Businesses in New York will struggle with billions of dollars in federal unemployment insurance debt hanging over their heads and will have a hard time recovering from the COVID-19 pandemic, Assemblyman Billy Jones warned on Monday. 

Jones is among the lawmakers sounding an alarm over the last several months surrounding New York's debt to the federal government to the Unemployment Trust Fund. The state borrowed billions of dollars at the onset of the pandemic as public gathering spaces and businesses were forced to close and the unemployment rate spiked. 

New York now owes $7.6 billion to the fund, second only to California and is one of six states that are yet to pay off its debt. Businesses will be on the hook to help pay down the debt with what amounts to an interest charge set to take effect later this year. 

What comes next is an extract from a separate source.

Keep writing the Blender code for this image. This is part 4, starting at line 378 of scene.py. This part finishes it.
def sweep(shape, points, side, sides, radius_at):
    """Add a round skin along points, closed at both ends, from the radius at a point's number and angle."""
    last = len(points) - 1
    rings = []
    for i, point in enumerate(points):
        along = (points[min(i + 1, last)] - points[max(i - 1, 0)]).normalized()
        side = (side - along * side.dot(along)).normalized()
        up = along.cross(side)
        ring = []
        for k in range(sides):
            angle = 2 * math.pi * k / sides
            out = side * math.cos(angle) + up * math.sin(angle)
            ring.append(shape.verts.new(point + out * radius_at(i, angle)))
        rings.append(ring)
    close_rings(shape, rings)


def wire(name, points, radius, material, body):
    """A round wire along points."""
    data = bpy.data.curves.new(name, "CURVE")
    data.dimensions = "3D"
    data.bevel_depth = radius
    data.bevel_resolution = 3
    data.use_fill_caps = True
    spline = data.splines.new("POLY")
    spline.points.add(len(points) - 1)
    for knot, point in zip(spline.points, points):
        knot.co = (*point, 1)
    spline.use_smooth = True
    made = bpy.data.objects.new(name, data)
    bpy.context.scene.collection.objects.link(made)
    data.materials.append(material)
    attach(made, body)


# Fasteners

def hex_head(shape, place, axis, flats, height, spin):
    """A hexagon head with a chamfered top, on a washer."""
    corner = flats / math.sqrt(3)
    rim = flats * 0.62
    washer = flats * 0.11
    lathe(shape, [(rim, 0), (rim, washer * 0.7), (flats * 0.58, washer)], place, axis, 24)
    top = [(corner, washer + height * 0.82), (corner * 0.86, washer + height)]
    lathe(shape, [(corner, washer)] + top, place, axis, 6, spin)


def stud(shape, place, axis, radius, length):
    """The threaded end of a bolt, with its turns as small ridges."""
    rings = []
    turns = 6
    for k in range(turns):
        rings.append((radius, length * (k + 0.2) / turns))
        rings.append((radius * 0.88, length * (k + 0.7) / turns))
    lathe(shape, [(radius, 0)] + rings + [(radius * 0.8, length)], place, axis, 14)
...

“Local businesses are just now starting to recover from the losses they experienced due to the pandemic,” Jones said. “Now is not the time to charge an Interest Assessment Charge or increase their tax rates to help pay off the state’s debt to the federal government. The businesses that were forced to close shouldn’t be punished, and the ones who were able to stay open or keep their employees on payroll shouldn’t be burdened with the state’s debt."

Business organizations and a bipartisan group of state lawmakers have urged the state to pay down the remaining debt load in order to provide some relief to employers. 

Comptroller Tom DiNapoli in June warned employers in New York will face a "burdensome" increase in costs that could hinder the state's economic recovery. For businesses, the added costs come as they are also dealing with rising prices due to inflation. 

Lawmakers have proposed a variety of sources for New York to pay down the remaining debt, including leftover federal funds and mobile sports gambling revenue.